In den wenigen anderen, größeren Städten Thüringens dagegen haben AfD-Kandidaten wohl kaum eine echte Chance, Oberbürgermeister zu werden. Nicht in Erfurt, wo allerdings der langjährige SPD-Amtsinhaber Andreas Bausewein um seine Wiederwahl zittern muss. Tatsächlich könnte schließlich – nach einer Stichwahl – sein CDU-Herausforderer Andreas Horn in der Gunst der Wähler vorne liegen. Nicht in Jena, wo der FDP-Oberbürgermeister Thomas Nitzsche wohl gute Chancen auf eine Wiederwahl hat. Nicht in Weimar, wo der parteilose Oberbürgermeister Peter Kleine seine erste Amtszeit ohne größere Skandale und Ausfälle hinter sich gebracht hat.
Typisch für Thüringen dagegen ist die Lage in Gera deshalb, weil in weiten Teilen des Landes Rathäuser oder Landratsämter demnächst an die AfD fallen könnten – abseits der größeren Städten entlang der Autobahn 4 insbesondere in den ländlichen Regionen Thüringens. Vielerorts wird dafür gar nicht entscheidend sein, mit welchem – in der Regel ziemlich unbekannten – Personal die AfD vor Ort in den einzelnen Kommunen antritt. Sondern dass in Thüringen viele Menschen das Gefühl haben, nur die AfD sei gegen »die da oben«, obwohl diese Partei inzwischen längst Teil des politischen Systems ist; ganz abgesehen davon, dass soziologische Langzeitstudien wie der Thüringen Monitor seit Langem zeigen, dass viele Thüringer ein Weltbild haben, das von rassistischen oder nationalistischen Einstellungen geprägt ist.

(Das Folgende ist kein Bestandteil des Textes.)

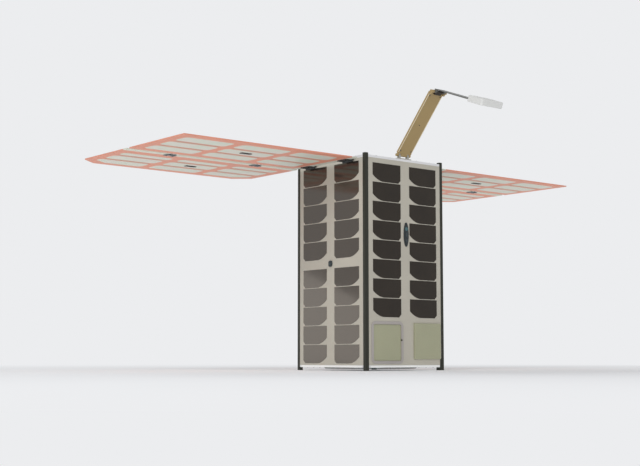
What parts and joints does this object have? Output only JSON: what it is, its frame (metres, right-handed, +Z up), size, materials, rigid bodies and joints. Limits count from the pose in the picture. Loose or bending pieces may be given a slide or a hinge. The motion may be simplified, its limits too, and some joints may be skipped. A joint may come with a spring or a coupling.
{
  "type": "small satellite with telescope and folding solar wings",
  "caption": "Box-shaped small satellite on corner rails with a downward telescope, two folding solar wings, a hinged camera boom and a blade antenna.",
  "frame": {"origin": "on the ground under the middle of the body, at the centre of the four foot ends", "axes": "+Z up along the body, away from the telescope's aperture; +X along the wings to the right; -Y is the front face that carries the boom and the patch antennas"},
  "size_m": [1.106, 0.6798, 0.5841],
  "materials": {
    "rail": "satin hard anodised",
    "plate": "satin",
    "inner_structure": "satin",
    "electronics": "matte",
    "tube": "matte black inside, grey bevelled ring",
    "secondary": "matte black",
    "mirror": "polished",
    "spider": "satin",
    "board": "solder mask, beige",
    "body_cell": "glossy cover glass over dark cell",
    "patch": "matte laminate",
    "patch_frame": "satin",
    "sensor": "glossy dark",
    "wing_panel": "copper coloured, satin",
    "wing_cell": "glossy cover glass",
    "pad": "matte",
    "strip": "satin",
    "root_hinge": "satin dark",
    "fold_finger": "satin light",
    "fold_hinge": "satin grey-blue",
    "boom_tan": "satin",
    "boom_grey": "satin",
    "boom_base": "satin",
    "tray": "satin white",
    "lens": "glossy black",
    "antenna": "satin ivory",
    "antenna_bracket": "satin"
  },
  "bodies": {
    "bus": {"rail_front_left": "rail", "rail_front_right": "rail", "rail_rear_left": "rail", "rail_rear_right": "rail", "bottom_plate": "plate", "top_plate": "plate", "mid_plate": "inner_structure", "electronics_block": "electronics", "telescope_tube": "tube", "primary_mirror": "mirror", "mirror_spider": "spider", "secondary_cell": "secondary", "front_face": "board", "left_face": "board", "right_face": "board", "rear_face": "board", "body_cells": "body_cell", "patch_antennas": "patch", "patch_frame": "patch_frame", "side_sensors": "sensor", "front_sensor": "sensor", "nadir_sensor": "sensor", "left_root_brackets": "root_hinge", "right_root_brackets": "root_hinge", "boom_base": "boom_base", "antenna_bracket": "antenna_bracket"},
    "left_inner_wing": {"left_inner_panel": "wing_panel", "left_inner_root_strip": "strip", "left_inner_cells": "wing_cell", "left_inner_pads": "pad", "left_root_leaves": "root_hinge", "left_fold_leaves": "fold_finger"},
    "left_outer_wing": {"left_outer_panel": "wing_panel", "left_outer_strip": "strip", "left_outer_cells": "wing_cell", "left_outer_pads": "pad", "left_outer_leaves": "fold_hinge"},
    "right_inner_wing": {"right_inner_panel": "wing_panel", "right_inner_root_strip": "strip", "right_inner_cells": "wing_cell", "right_inner_pads": "pad", "right_root_leaves": "root_hinge", "right_fold_leaves": "fold_finger"},
    "right_outer_wing": {"right_outer_panel": "wing_panel", "right_outer_strip": "strip", "right_outer_cells": "wing_cell", "right_outer_pads": "pad", "right_outer_leaves": "fold_hinge"},
    "boom_lower": {"boom_lower_arm": "boom_tan"},
    "boom_upper": {"boom_upper_arm": "boom_grey", "camera_tray": "tray", "camera_plate": "tray", "camera_lens": "lens"},
    "antenna": {"antenna_blade": "antenna", "antenna_tip": "antenna"}
  },
  "joints": [
    {"name": "left_wing_root", "type": "hinge", "parent": "bus", "child": "left_inner_wing", "pos_m": [-0.1195, -0.00185, 0.4395], "axis": [0, -1, 0], "range_deg": [0, 90]},
    {"name": "left_wing_fold", "type": "hinge", "parent": "left_inner_wing", "child": "left_outer_wing", "pos_m": [-0.3385, 0.10265, 0.4471], "axis": [1, 0, 0], "range_deg": [0, 180]},
    {"name": "right_wing_root", "type": "hinge", "parent": "bus", "child": "right_inner_wing", "pos_m": [0.1195, -0.00185, 0.4395], "axis": [0, 1, 0], "range_deg": [0, 90]},
    {"name": "right_wing_fold", "type": "hinge", "parent": "right_inner_wing", "child": "right_outer_wing", "pos_m": [0.3385, 0.10265, 0.4471], "axis": [1, 0, 0], "range_deg": [0, 180]},
    {"name": "boom_root", "type": "hinge", "parent": "bus", "child": "boom_lower", "pos_m": [0, -0.108, 0.459], "axis": [-1, 0, 0], "range_deg": [0, 130.7]},
    {"name": "boom_elbow", "type": "hinge", "parent": "boom_lower", "child": "boom_upper", "pos_m": [0, -0.21899, 0.57853], "axis": [1, 0, 0], "range_deg": [0, 109.7]},
    {"name": "antenna_fold", "type": "hinge", "parent": "bus", "child": "antenna", "pos_m": [-0.074, 0.1225, 0.01], "axis": [0, 0, -1], "range_deg": [0, 61.3]}
  ]
}
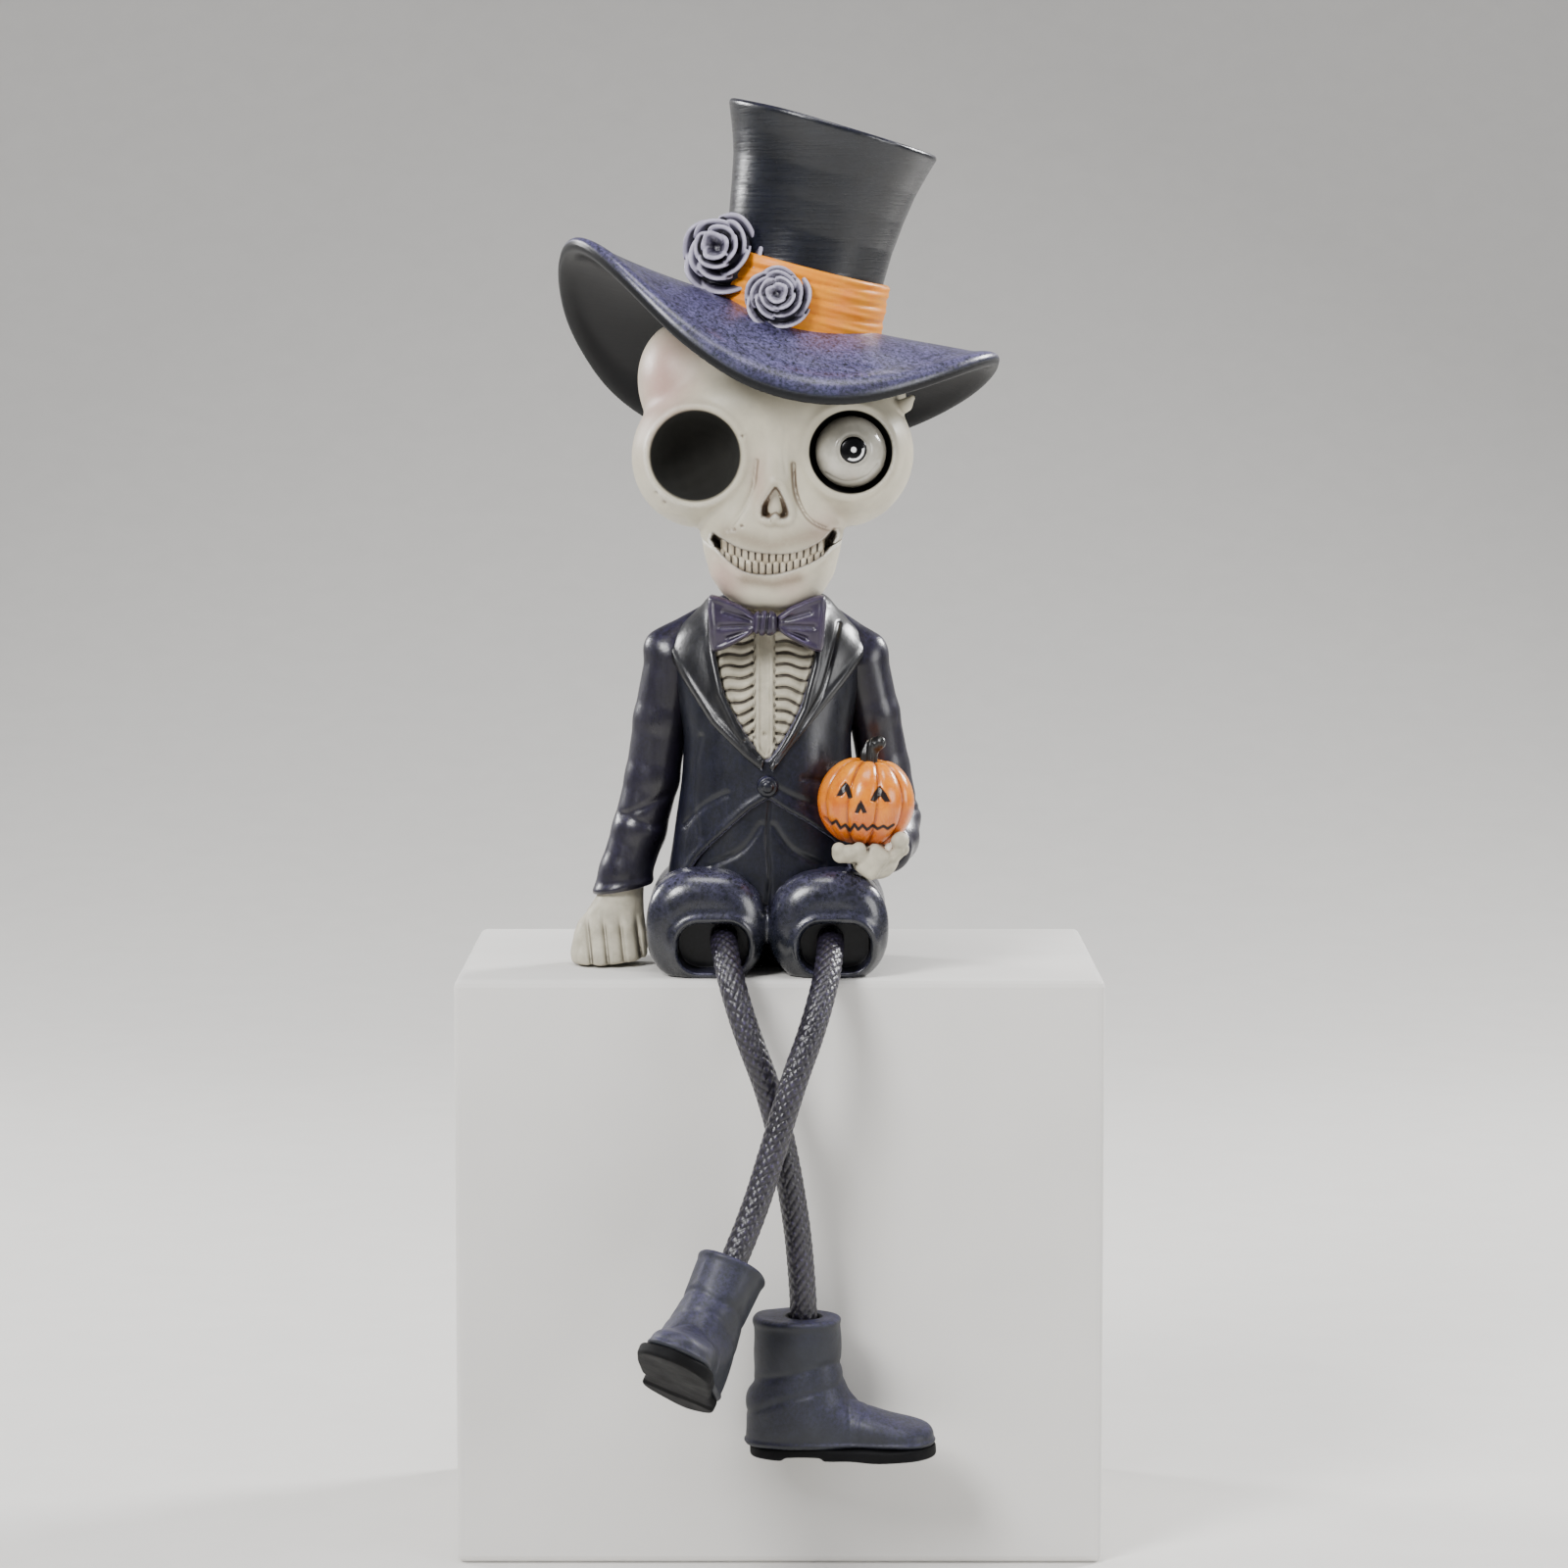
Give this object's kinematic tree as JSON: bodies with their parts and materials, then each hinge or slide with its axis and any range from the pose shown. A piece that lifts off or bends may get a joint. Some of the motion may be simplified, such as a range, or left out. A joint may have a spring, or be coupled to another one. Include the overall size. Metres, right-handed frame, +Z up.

Vor allem dort, wo in der Regel aus Altersgründen die bisherigen CDU-Amtsinhaber die Chefsessel der Landratsämter räumen, haben AfD-Kandidaten realistische Chancen, in diese Positionen gewählt zu werden, nachdem mit Robert Sesselmann im Jahr 2023 im Landkreis Sonneberg bereits der erste AfD-Landrat gewählt worden war.
Und weil diese Analyse ziemlich unbestreitbar ist, engagiert sich auch die Kampagnen-Organisation »Campact« in mehreren Thüringen Landkreisen, aber gleichzeitig nur in der Stadt Gera dafür, dass dort jeweils kein AfD-Bewerber in eine herausgehobene politische Position gewählt wird – mit Plakaten und Anzeigen, beispielsweise. Das tue »Campact«, sagt der geschäftsführender Vorstand der Organisation, Felix Kolb, aus Sorge um die Demokratie in ganz Deutschland. Zu den Landkreisen, in denen Campact aktiv sein wird, gehören auch der Saale-Holzland-Kreis in Ost- und der Wartburgkreis in Westthüringen.
Für Metz, die Frau mit dem Café, gilt es freilich als ausgeschlossen, dass sie bei der Oberbürgermeisterwahl in Gera den AfD-Bewerber, Wieland Altenkirch, wählen wird. Als Amtsinhaber tritt dort der parteilose Julian Vonarb erneut an. Wenn die Entscheidung zwischen diesen beiden Bewerbern nicht an diesem Sonntag, sondern zwei Wochen später fallen würde, wäre das keine echte Überraschung.